Chicken Named Dog on the loose



There was a small break out from the chicken coop this week. I have been keeping my hens, along with Franklin the lead rooster and Uno the subsidiary rooster locked in their chicken run. This is because of the sneaky Banties that lay their eggs in highly sophisticated secret areas, setting on them just long enough to bring us surprise chicks.We have already had two surprise clutches this past spring and are overrun with hens. Along comes three more roosters that I agreed to take on for the neighbor's daughter after her father died as she is cleaning out the place, and I have chick making testosterone raptors all over the place. The three rogue roosters live in the barns and have been, so far, agreeable. Bu they want one thing.

But somebody, "Not I, said the Pig", left the roost door open, and some of the hens escaped, seeking the company of one of the rogue roosters-he is quite handsome, I can't blame them.

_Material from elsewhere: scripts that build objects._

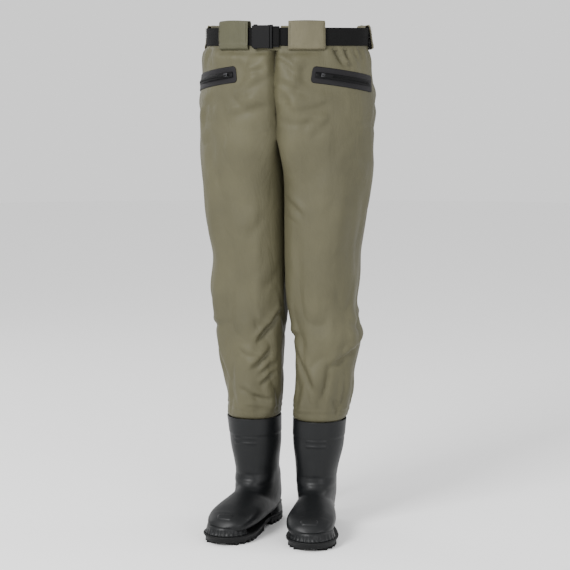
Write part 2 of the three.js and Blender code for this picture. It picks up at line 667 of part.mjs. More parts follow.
function addLeg({ name, side }) {
  const surface = (turn, z, inset) => legPoint(side, turn, z, inset);
  const thighTop = CROTCH - HIP_BAND_HEIGHT;
  const thighBottom = KNEE + KNEE_BAND_HALF_HEIGHT;
  const shinTop = KNEE - KNEE_BAND_HALF_HEIGHT;
  const softBand = (bottom, top) => {
    const heights = rowHeights(LEG_LEVELS, bottom + SEAM_GAP, top - SEAM_GAP);
    const rows = heights.length - 1;
    return ringWall((turn, v, w) => (
      surface(turn, heights[Math.round(v * rows)], w * FABRIC)
    ), LEG_STEPS, rows);
  };
  // The front half of a stretch of the leg, then the back half.
  const addHalves = (label, bottom, top) => {
    for (const [half, from] of [['front', -QUARTER], ['back', QUARTER]]) {
      const heights = rowHeights(LEG_LEVELS, bottom, top);
      const shape = fabricPanel(surface, from, from + 2 * QUARTER, heights, LEG_STEPS / 2);
      addPiece(`${label}_${half}_${name}`, shape, COLOURS.fabric, ROUGH_FABRIC);
    }
  };

  addPiece(`hip_band_${name}`, softBand(thighTop, CROTCH), COLOURS.fabric, ROUGH_FABRIC);
  addHalves('thigh_panel', thighBottom, thighTop);
  addPiece(`knee_band_${name}`, softBand(shinTop, thighBottom), COLOURS.fabric, ROUGH_FABRIC);
  addHalves('shin_panel', BOOT_TOP + SEAM_GAP, shinTop);
  // The cuff sleeve lines the joint between the leg and the boot.
  const sleeve = ringWall((turn, v, w) => {
    const inset = BOOT_WALL + SLEEVE_CLEARANCE + w * SLEEVE_THICKNESS;
    return surface(turn, BOOT_TOP + lerp(-SLEEVE_REACH, SLEEVE_REACH, v), inset);
  }, LEG_STEPS, 2);
  addPiece(`cuff_sleeve_${name}`, sleeve, COLOURS.bag, 0.9);
}

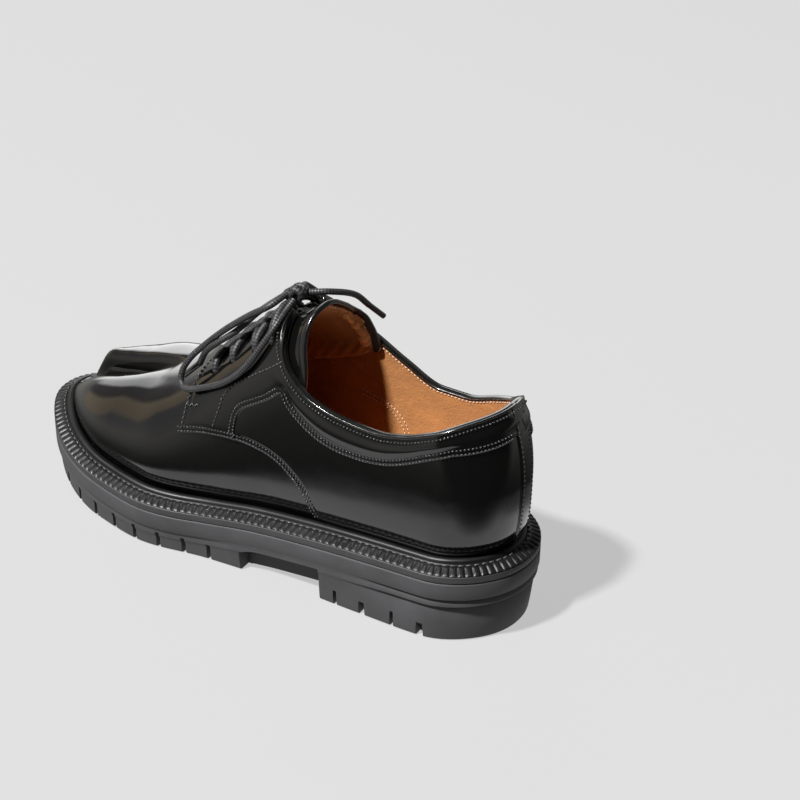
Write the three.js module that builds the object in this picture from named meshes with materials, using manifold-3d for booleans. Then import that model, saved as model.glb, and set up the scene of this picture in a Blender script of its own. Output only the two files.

One of those was Chicken Named Dog, who is pretty old now, but she still has wanderlust in her feet. I must say she looked lovely with the backdrop here in this photo op that day.

"Get back to your hut, or I will leave you to Nature," I told her.

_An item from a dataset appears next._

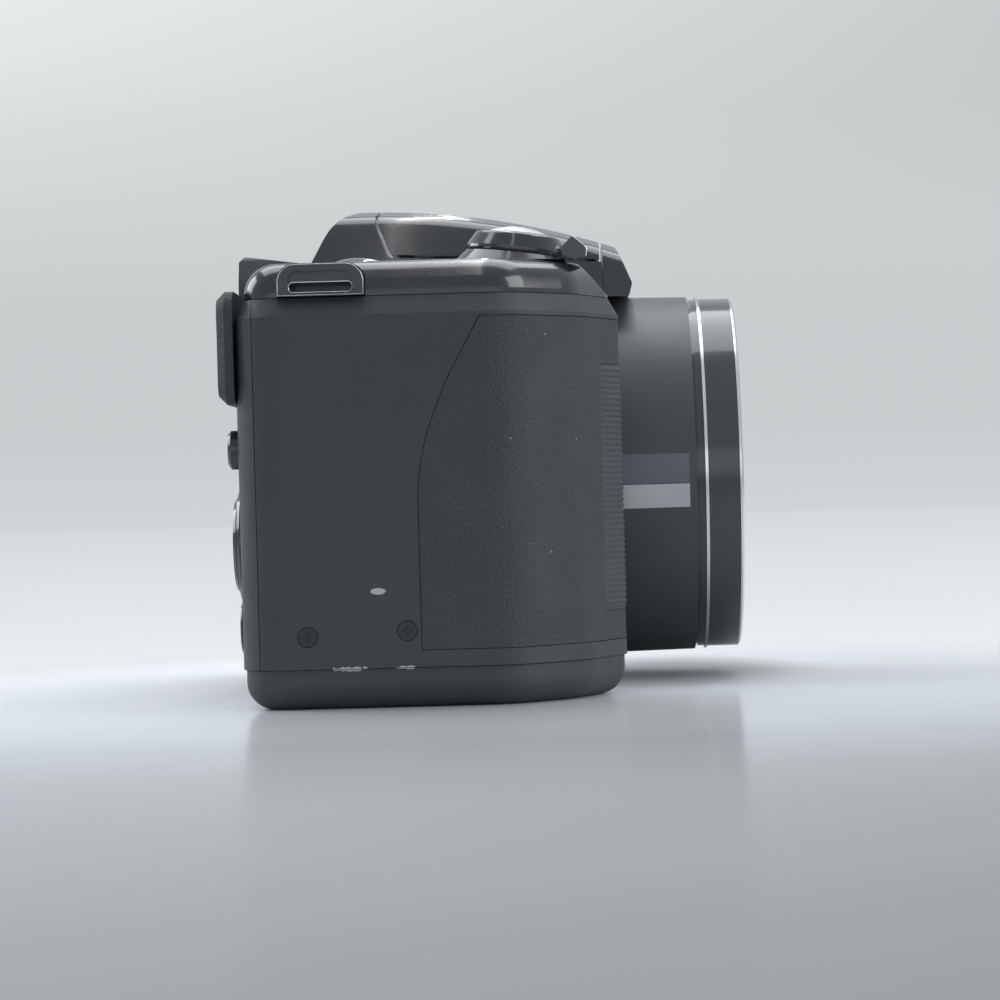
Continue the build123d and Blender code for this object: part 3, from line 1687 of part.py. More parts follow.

With that, she flew, squawked, and ran back to her flock. It took a bit of sneaky chicken grabbing to catch the other two hens-young ones, not real bright yet, and I waited until rogue rooster was, well, having sex with them and took advantage of their locked down position and was able to grab them easily.

Never dull with chickens.

Sunday, January 31, 2016

Old man



“Age is a seasoned trickster. To our parents, we will always be children. Within ourselves, the same yearnings of youth; the same aspirations of adolescence, will last a lifetime. Only to the young - blinded by our grey hair and slowing gait - do we appear old and increasingly beyond the pale.”
― Alex Morritt, Impromptu Scribe

The Chocolate Lab named after a pie, Huckleberry, aka Huck, has turned eleven today. We will be doing what we do every day with Huck, looking into his soulful and now cloudy eyes, speaking to him through that silence, saying to each other,

We are here together, all is well, we are safe.

Huck came to Apifera as a pup a year after I said goodbye to my original road warrior, Louie Louie, the fox terrier who was my companion in singleness for 14 years. Louie was able to get me to Martyn, and then the farm, and after six months here, I helped him on his way, his life was so full that he went out in my arms with a smile on his terrier lips. So I waited to fill that spot for some time, and we still had the aging One Eyed Pug that became the Old One Eyed Pug I.

I never would have picked a Lab, but since so many animals were my decision, I let my new husband's opinion matter in the decision. I was after all a unit now, with an opinion, but he too had an opinion. Louie was a very alpha dog, as many terriers are, and he was definitely my dog and came with all his and mine insecurities and unbalanced behavior wrapped together. He somewhat unsettled Martyn I think, I can't blame him, the dog used to pee while he ate his food as a warning to anyone to stay away. It worked every time. By the time Martyn met Louie, the latter had calmed some but was almost all blind and he had anxiety attacks if he didn't know where I was. So I asked Martyn what kind of dog he envisioned.

"A lab," he said.

"A lab?!" I retorted, having come from a long line of terrier ownership, with Standard Poodles tossed into the mix.

I paused..."It has to be a male, and chocolate."

I had always loved Chocolate Labs, so the idea was born and I found a good breeder within a couple of hours and we brought him to Apifera. Five years later, we brought home another pup, from the same parents-a totally different dog than Huck but a joy-you know him as Muddy.

From the onset, Huck was a worrier, but very polite no matter what his feelings about anything. When Martyn sits in his rocking chair at night, Huck waits until we tell him it is okay to go to the couch. If we are in our bedroom, he doesn't come in without an invite-while Muddy bounds in every morning to let us know IT IS MORNING!

Huck used to do 'The Scooby Dance", twirling around and around in tight circles. We could tell when one was coming on, he'd sit and get this very goofy expression on his face-his lower lip slightly limp and drooping. Then we'd say, really slowly,

"Oh, Huckleberry, are you wanting to do the Scooby Dance?" and around and around he'd go.

He quit doing the dance a few years ago, as he is very gimpy in his front shoulder. But every now and then, maybe once a year, he does it and we all just get so happy.

Huck has slowed even more this past year and I think his eyesight has definitely failed a bit, especially at night which is pretty normal. His grey has increased even more, his lumps and warts lay on his aging frame with his hips sinking and his back swaying. He was never the athlete Mud is, but he was and is the soul man of the house, the one who comes to me trembling when I cry, or raise my voice at something. He needs more encouragement to do certain things to feel safe-like going to the couch if we are still by the fire.

When he was a pup, the place was in its wild days, raccoons visiting day and night on the porch, and we taught Huck to alert us of any raccoons. He did and then some, bounding out on the porch just so far to ward them off. As he has gotten older, I don't let him do that anymore. And we often turn the light out on the porch as we sit by the fire so he can't see raccoons. He usually is soundly sleeping and just isn't as alert as in his youth. But every now and then, he hears one, his fur on his back stands up, and he barks at the window, then turns to look at me,

The raccoon is here! I'm telling you, do you see him, shall I go out? he tells us with pride. We praise him for his good work, and he returns to lay down on one of his many cushions spread throughout the house, falling almost immediately back into slumber, his legs and paws often twitching as he is most likely chasing that coon in his dream, or doing the Scooby Dance.